What follows is a listing; give it again exactly, in its entirety.

>> begin SOURCE DATA

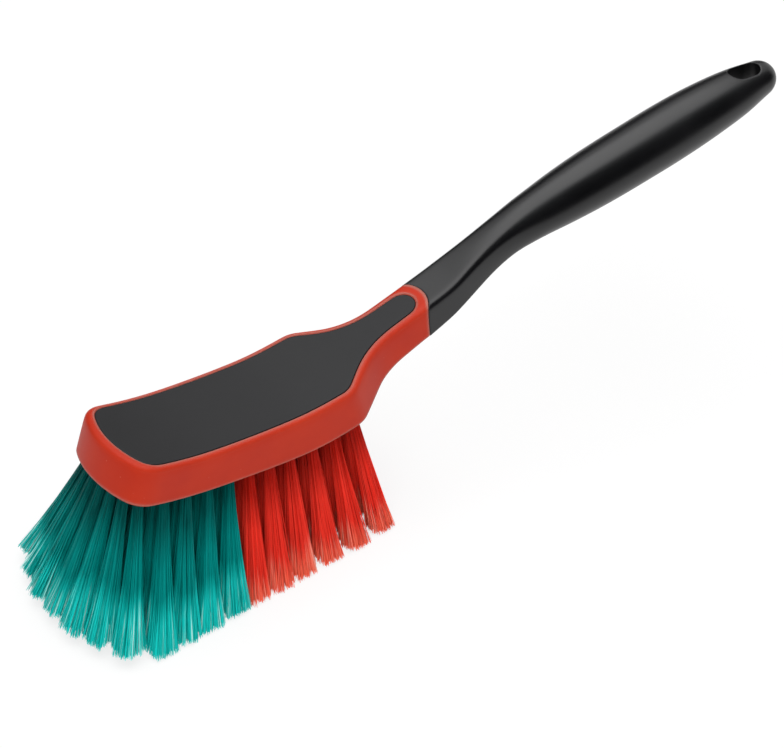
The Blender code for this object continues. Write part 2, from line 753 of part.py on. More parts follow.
def make_socket(head, parent):
    """Cutter for the slot that the handle's tang runs through."""
    mesh = bmesh.new()
    ends = (-TANG_LENGTH - SEAT_GAP, JOINT_BULGE + CUT_OVERRUN)
    loops = [tang_loop(head, t, SEAT_GAP) for t in ends]
    for ring in join_loops(mesh, loops):
        mesh.faces.new(ring)
    return make_cutter("tang_socket", mesh, parent)


def centre_on_origin(parent):
    """Shifts the whole part so that the middle of its length is over the origin."""
    places = [v.co.x for o in parent.children for v in o.data.vertices if not o.hide_render]
    places += [v.co.x for o in parent.children for v in o.data.vertices
               if o.name.endswith("_strands")]
    parent.location.x = -(min(places) + max(places)) / 2


def build():
    clear_scene()
    black = make_material("black_moulding", (0.014, 0.014, 0.015), 0.38)
    panel_black = make_material("panel_black", (0.035, 0.036, 0.038), 0.6)
    core_black = make_material("block_black", (0.012, 0.012, 0.012), 0.5)
    red_rubber = make_material("red_bumper", (0.50, 0.050, 0.026), 0.45)
    green = make_material("green_filament", (0.0, 0.26, 0.24), 0.5)
    red = make_material("red_filament", (0.60, 0.035, 0.022), 0.5)
    brush = bpy.data.objects.new("hand_brush", None)
    bpy.context.scene.collection.objects.link(brush)
    head = head_spine()
    socket = make_socket(head, brush)
    add_boolean(make_bumper(head, red_rubber, brush), socket)
    make_panel(head, panel_black, brush)
    add_boolean(make_block(head, core_black, brush), socket)
    for name, start, end, tufts in tuft_places():
        finish = green if name.startswith("green") else red
        make_row(head, name, start, end, tufts, finish, brush)
    make_handle(head, black, brush)
    bpy.context.view_layer.update()
    centre_on_origin(brush)


build()
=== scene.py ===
# %% [markdown]
# # A vehicle wash hand brush, dressed for its photograph
#
# The solid model of the brush is already finished: a handle, a curved head with a soft
# bumper, a matt panel, and eleven rows of bristles that are still coarse stand-ins.
# This lesson gives the hard parts smooth skins and real finishes, and replaces the rows
# of bristles by about twenty thousand thin filaments with split tips.

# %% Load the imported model
import math

import bpy
import numpy as np
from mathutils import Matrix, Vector


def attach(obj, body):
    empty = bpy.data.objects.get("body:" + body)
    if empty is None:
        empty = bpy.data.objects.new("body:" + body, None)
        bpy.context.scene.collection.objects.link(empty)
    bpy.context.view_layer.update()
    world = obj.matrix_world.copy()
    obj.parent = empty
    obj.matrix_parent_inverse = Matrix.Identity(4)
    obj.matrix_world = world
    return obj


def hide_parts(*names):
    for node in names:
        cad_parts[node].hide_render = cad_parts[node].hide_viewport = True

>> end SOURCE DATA

RESULT =>
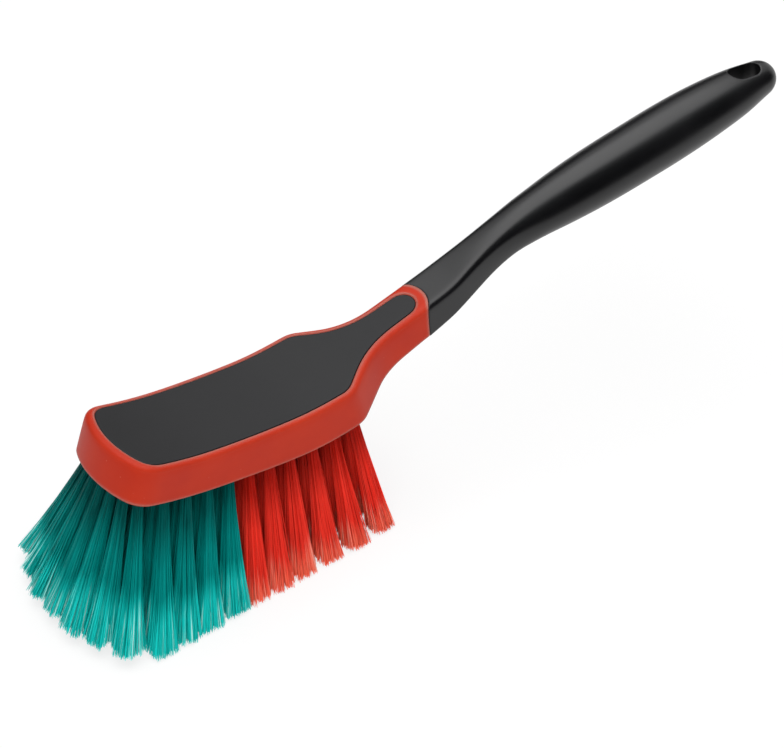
The Blender code for this object continues. Write part 2, from line 753 of part.py on. More parts follow.
def make_socket(head, parent):
    """Cutter for the slot that the handle's tang runs through."""
    mesh = bmesh.new()
    ends = (-TANG_LENGTH - SEAT_GAP, JOINT_BULGE + CUT_OVERRUN)
    loops = [tang_loop(head, t, SEAT_GAP) for t in ends]
    for ring in join_loops(mesh, loops):
        mesh.faces.new(ring)
    return make_cutter("tang_socket", mesh, parent)


def centre_on_origin(parent):
    """Shifts the whole part so that the middle of its length is over the origin."""
    places = [v.co.x for o in parent.children for v in o.data.vertices if not o.hide_render]
    places += [v.co.x for o in parent.children for v in o.data.vertices
               if o.name.endswith("_strands")]
    parent.location.x = -(min(places) + max(places)) / 2


def build():
    clear_scene()
    black = make_material("black_moulding", (0.014, 0.014, 0.015), 0.38)
    panel_black = make_material("panel_black", (0.035, 0.036, 0.038), 0.6)
    core_black = make_material("block_black", (0.012, 0.012, 0.012), 0.5)
    red_rubber = make_material("red_bumper", (0.50, 0.050, 0.026), 0.45)
    green = make_material("green_filament", (0.0, 0.26, 0.24), 0.5)
    red = make_material("red_filament", (0.60, 0.035, 0.022), 0.5)
    brush = bpy.data.objects.new("hand_brush", None)
    bpy.context.scene.collection.objects.link(brush)
    head = head_spine()
    socket = make_socket(head, brush)
    add_boolean(make_bumper(head, red_rubber, brush), socket)
    make_panel(head, panel_black, brush)
    add_boolean(make_block(head, core_black, brush), socket)
    for name, start, end, tufts in tuft_places():
        finish = green if name.startswith("green") else red
        make_row(head, name, start, end, tufts, finish, brush)
    make_handle(head, black, brush)
    bpy.context.view_layer.update()
    centre_on_origin(brush)


build()
=== scene.py ===
# %% [markdown]
# # A vehicle wash hand brush, dressed for its photograph
#
# The solid model of the brush is already finished: a handle, a curved head with a soft
# bumper, a matt panel, and eleven rows of bristles that are still coarse stand-ins.
# This lesson gives the hard parts smooth skins and real finishes, and replaces the rows
# of bristles by about twenty thousand thin filaments with split tips.

# %% Load the imported model
import math

import bpy
import numpy as np
from mathutils import Matrix, Vector


def attach(obj, body):
    empty = bpy.data.objects.get("body:" + body)
    if empty is None:
        empty = bpy.data.objects.new("body:" + body, None)
        bpy.context.scene.collection.objects.link(empty)
    bpy.context.view_layer.update()
    world = obj.matrix_world.copy()
    obj.parent = empty
    obj.matrix_parent_inverse = Matrix.Identity(4)
    obj.matrix_world = world
    return obj


def hide_parts(*names):
    for node in names:
        cad_parts[node].hide_render = cad_parts[node].hide_viewport = True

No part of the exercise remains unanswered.